I do not know how to fix your actual problem, unfortunately.
Regarding future preventive measures:
I agree with Greg Hewgill: There are several known data repository corruption bugs in subversion 1.3.1. The last known one being patched in 1.4.6 (and also patched in all 1.5.x and all future versions of course). So you could upgrade to Ubuntu 8.04 (dapper drake), if possible, which comes with subversion 1.4.6 (as well as some ext3 file system patches). If you upgrade to dapper drake, make sure to reformat your ext3 partition with the dapper drake version of the e2fslibs and also do a bad block check with that (this might take several hours on big partitions):
e2fsck -c -c -j /dev/
Also, in many cases it is not subversion being responsible for repository corruptions, but the underlying platform (i.e. the hardware in most cases).

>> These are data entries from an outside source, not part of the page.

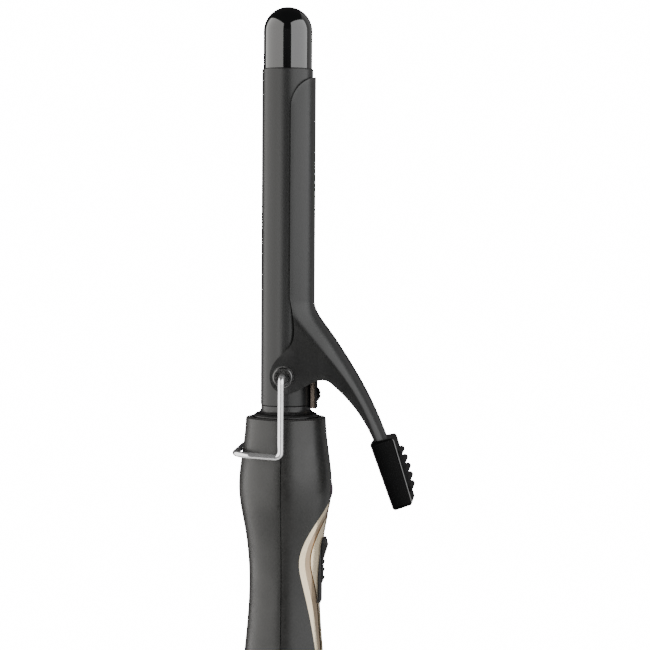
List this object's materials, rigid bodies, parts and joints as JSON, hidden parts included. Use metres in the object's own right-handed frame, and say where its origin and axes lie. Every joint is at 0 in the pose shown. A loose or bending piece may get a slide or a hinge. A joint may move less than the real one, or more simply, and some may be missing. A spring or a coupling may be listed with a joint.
{
  "type": "curling iron",
  "caption": "Hair curling iron with a heated barrel, sprung lever clamp, cool tip, folding wire stand, slide switch and swivelling cord gland.",
  "frame": {"origin": "on the barrel's axis at the bottom face of the swivelling cord gland, where the cord leaves", "axes": "+Z along the barrel to the cool tip, +X on the clamp, lever and switch side, Y along the clamp's pivot"},
  "size_m": [0.0667, 0.0376, 0.2995],
  "materials": {
    "barrel_coating": "matte ceramic coating",
    "tip_gloss": "glossy",
    "collar_black": "satin",
    "inner_plastic": "matte heat-resistant",
    "spreader_alu": "extruded",
    "heater_ceramic": "sintered ceramic",
    "film": "amber film",
    "sensor_glass": "glass bead",
    "lead_insulation": "fibre sleeve",
    "fuse_metal": "drawn can",
    "stud_metal": "turned, blackened recess",
    "washer_steel": "stamped",
    "thumb_black": "glossy",
    "spring_steel": "tempered",
    "plate_black": "black oxide",
    "screw_black": "black oxide",
    "wire_chrome": "polished",
    "handle_soft_touch": "soft touch",
    "trim_gold": "champagne lacquer",
    "trim_bronze": "deep champagne lacquer",
    "lens_tint": "tinted, glossy",
    "led_clear": "clear epoxy",
    "switch_black": "satin",
    "board_green": "solder mask",
    "component_yellow": "film capacitor case",
    "component_black": "moulded",
    "component_tan": "lacquered",
    "screw_steel": "zinc plated",
    "gland_black": "matte",
    "contact_brass": "plated"
  },
  "bodies": {
    "handle": {"barrel_tube": "barrel_coating", "cool_tip": "tip_gloss", "upper_collar": "collar_black", "shoulder_ring": "collar_black", "barrel_carrier": "inner_plastic", "heat_spreader_front": "spreader_alu", "heat_spreader_rear": "spreader_alu", "ceramic_heater": "heater_ceramic", "heater_films": "film", "temperature_sensor": "sensor_glass", "heater_leads": "lead_insulation", "sensor_leads": "lead_insulation", "thermal_fuse": "fuse_metal", "pivot_stud_left": "stud_metal", "pivot_stud_right": "stud_metal", "pivot_washers": "washer_steel", "clamp_spring": "plate_black", "spring_plate": "spring_steel", "spring_screw": "screw_black", "handle_shell_front": "handle_soft_touch", "handle_shell_rear": "handle_soft_touch", "gold_trim": "trim_gold", "trim_inlay": "trim_bronze", "pilot_lens": "lens_tint", "pilot_led": "led_clear", "switch_bezel": "switch_black", "switch_body": "inner_plastic", "control_board": "board_green", "film_capacitor": "component_yellow", "triac": "component_black", "dropper_resistor": "component_tan", "board_screws": "screw_steel", "handle_screws": "screw_steel", "tail_bush": "collar_black", "brush_contacts": "contact_brass", "contact_block": "inner_plastic", "supply_leads": "lead_insulation"},
    "clamp": {"clamp_plate": "barrel_coating", "thumb_rest": "thumb_black", "thumb_pad": "thumb_black"},
    "stand": {"wire_stand": "wire_chrome"},
    "switch": {"switch_slider": "switch_black", "switch_actuator": "inner_plastic"},
    "swivel": {"swivel_gland": "gland_black", "gland_clip": "screw_steel", "slip_rings": "contact_brass"}
  },
  "joints": [
    {"name": "clamp_hinge", "type": "hinge", "parent": "handle", "child": "clamp", "pos_m": [0, 0, 0.1628], "axis": [0, 1, 0], "range_deg": [0, 20], "stiffness_Nm_per_rad": 0.6, "springref_deg": -28.65, "deforming": ["clamp_spring"]},
    {"name": "stand_hinge", "type": "hinge", "parent": "handle", "child": "stand", "pos_m": [0, 0, 0.1628], "axis": [0, 1, 0], "range_deg": [0, 100]},
    {"name": "switch_slide", "type": "slide", "parent": "handle", "child": "switch", "axis": [0, 0, -1], "range_m": [0, 0.006]},
    {"name": "gland_swivel", "type": "hinge", "parent": "handle", "child": "swivel", "pos_m": [0, 0, 0.006], "axis": [0, 0, 1], "continuous": true}
  ]
}
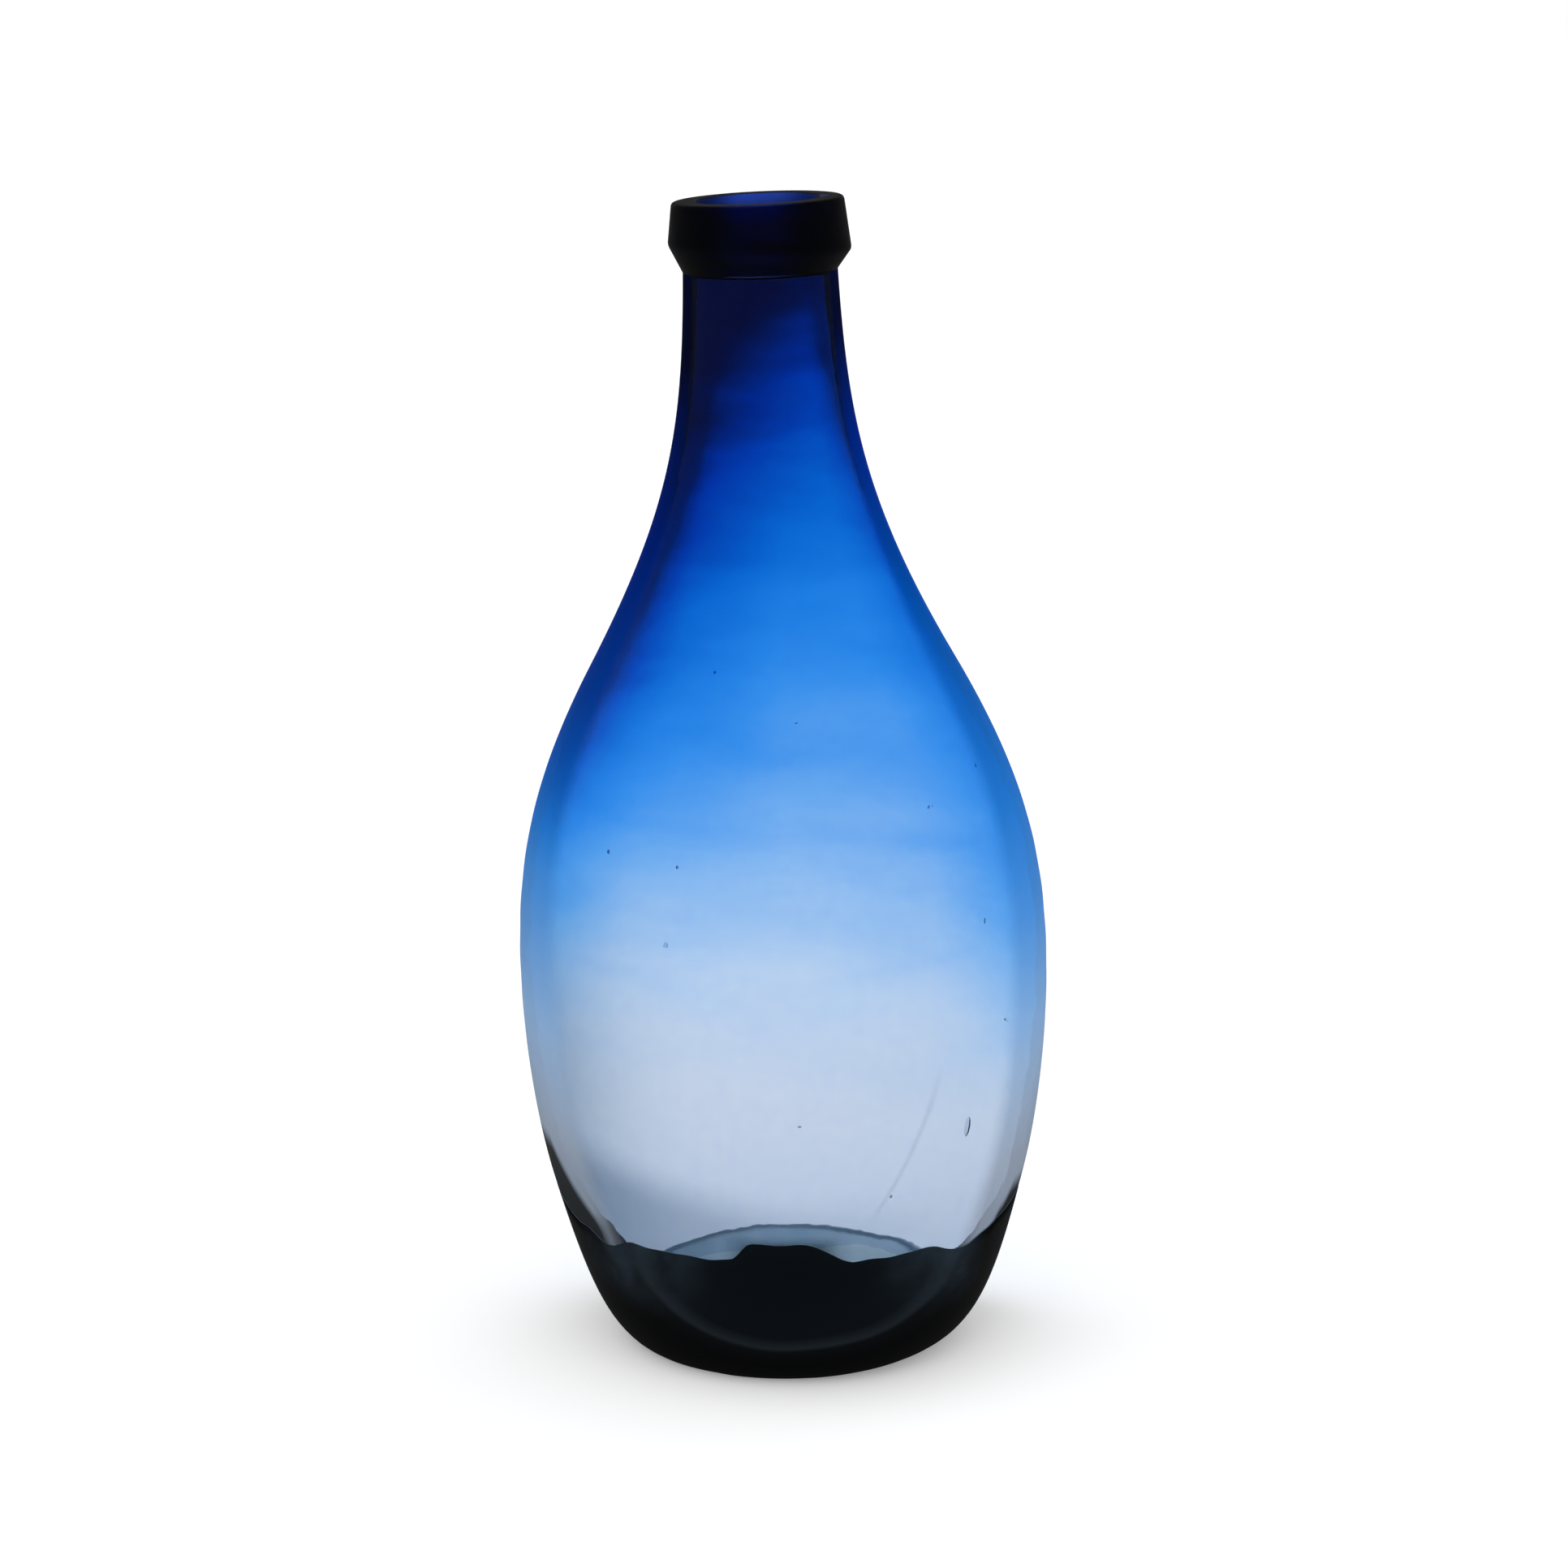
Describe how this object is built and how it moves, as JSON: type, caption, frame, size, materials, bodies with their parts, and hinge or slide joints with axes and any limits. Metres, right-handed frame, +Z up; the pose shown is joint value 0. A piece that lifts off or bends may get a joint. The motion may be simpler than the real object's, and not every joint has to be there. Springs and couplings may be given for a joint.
{
  "type": "blown glass bottle",
  "caption": "Free-blown glass bottle with a long neck, collar lip, cobalt shading to pale glass and a heavy dark foot.",
  "frame": {"origin": "on the resting plane, under the middle of the belly", "axes": "+Z up along the bottle's height; the axis leans 1.8 degrees towards -X; -Y is the side that the camera faces"},
  "size_m": [0.1255, 0.1254, 0.2744],
  "materials": {
    "collar_glass": "dense cobalt glass, fire-polished, all but black",
    "cobalt_glass": "cobalt glass, thick and dark at the neck, thinning to nothing over the belly",
    "pale_glass": "pale blue-grey glass with seeds and faint blowing lines",
    "smoke_glass": "smoke-dark glass, near black where it is thick",
    "scar_glass": "broken glass, rough and matt"
  },
  "bodies": {
    "root": {"applied_lip": "collar_glass", "cobalt_casing": "cobalt_glass", "clear_gather": "pale_glass", "smoke_pad": "smoke_glass", "pontil_scar": "scar_glass"}
  },
  "joints": []
}
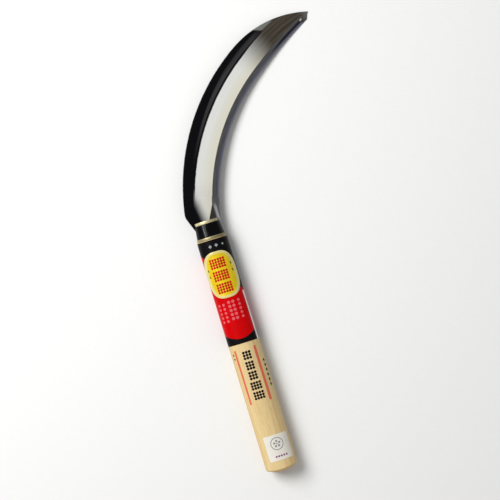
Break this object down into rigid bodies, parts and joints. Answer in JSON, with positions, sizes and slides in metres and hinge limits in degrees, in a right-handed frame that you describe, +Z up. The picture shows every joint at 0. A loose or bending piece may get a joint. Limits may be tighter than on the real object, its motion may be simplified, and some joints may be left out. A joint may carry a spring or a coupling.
{
  "type": "hand sickle",
  "caption": "Hand sickle: a crescent blade with one bevel and a hard steel edge, let into an oval wooden handle with a black ferrule, brass rings and a printed wrap.",
  "frame": {"origin": "centre of the handle's butt face, on the handle's axis", "axes": "+Y along the handle from the butt to the blade, +X to the side that the blade's tip points to, +Z up, away from the table that the tool lies on with its bevelled face up"},
  "size_m": [0.1644, 0.4022, 0.0249],
  "materials": {
    "handle_wood": "pale straight-grained hardwood, lightly sealed",
    "pin_steel": "plain drawn wire",
    "blade_iron": "black forge scale on the flat, satin grinding on the bevel",
    "edge_steel": "fine ground, dark hardened steel",
    "black_enamel": "gloss black",
    "ring_brass": "bright",
    "printed_wrap": "gloss film, printed black and red",
    "foil_badge": "gloss foil, yellow with a cream border",
    "sticker_paper": "matt white paper",
    "print_ink": "screen-printed ink marks on the wood, the wrap, the badge and the sticker"
  },
  "bodies": {
    "root": {"handle": "handle_wood", "tang_pin": "pin_steel", "blade_body": "blade_iron", "edge_steel": "edge_steel", "ferrule": "black_enamel", "upper_ring": "ring_brass", "lower_ring": "ring_brass", "wrap_label": "printed_wrap", "oval_badge": "foil_badge", "butt_sticker": "sticker_paper"}
  },
  "joints": []
}
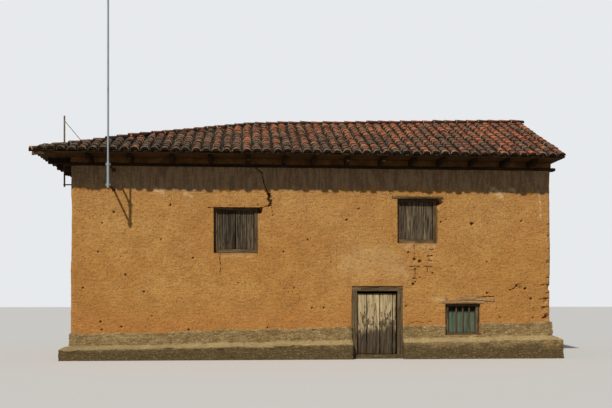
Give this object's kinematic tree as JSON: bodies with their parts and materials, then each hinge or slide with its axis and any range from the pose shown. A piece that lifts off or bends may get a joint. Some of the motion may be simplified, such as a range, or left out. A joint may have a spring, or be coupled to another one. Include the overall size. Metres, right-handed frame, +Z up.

Subversion trusts the underlying platform and does not do checksumming by itself. This means that if you really have a valuable source code repository and do not want to have to play back backups of uncorrupted repository backup versions from time to time, than you should invest some money and put the repository on a dedicated box with ECC memory, Solaris operating system and ZFS file system on a 3-way RAID-1 ZFS-mirror (redundant zfs softare raid mirror on three drives). ZFS checksums every bit before it goes to the storage controller, which ext3 does not.
Hardware bit errors do occur again and again in real life. Subversion does not detect those. So you have to use an OS with a file system which does checksumming as well as ECC memory.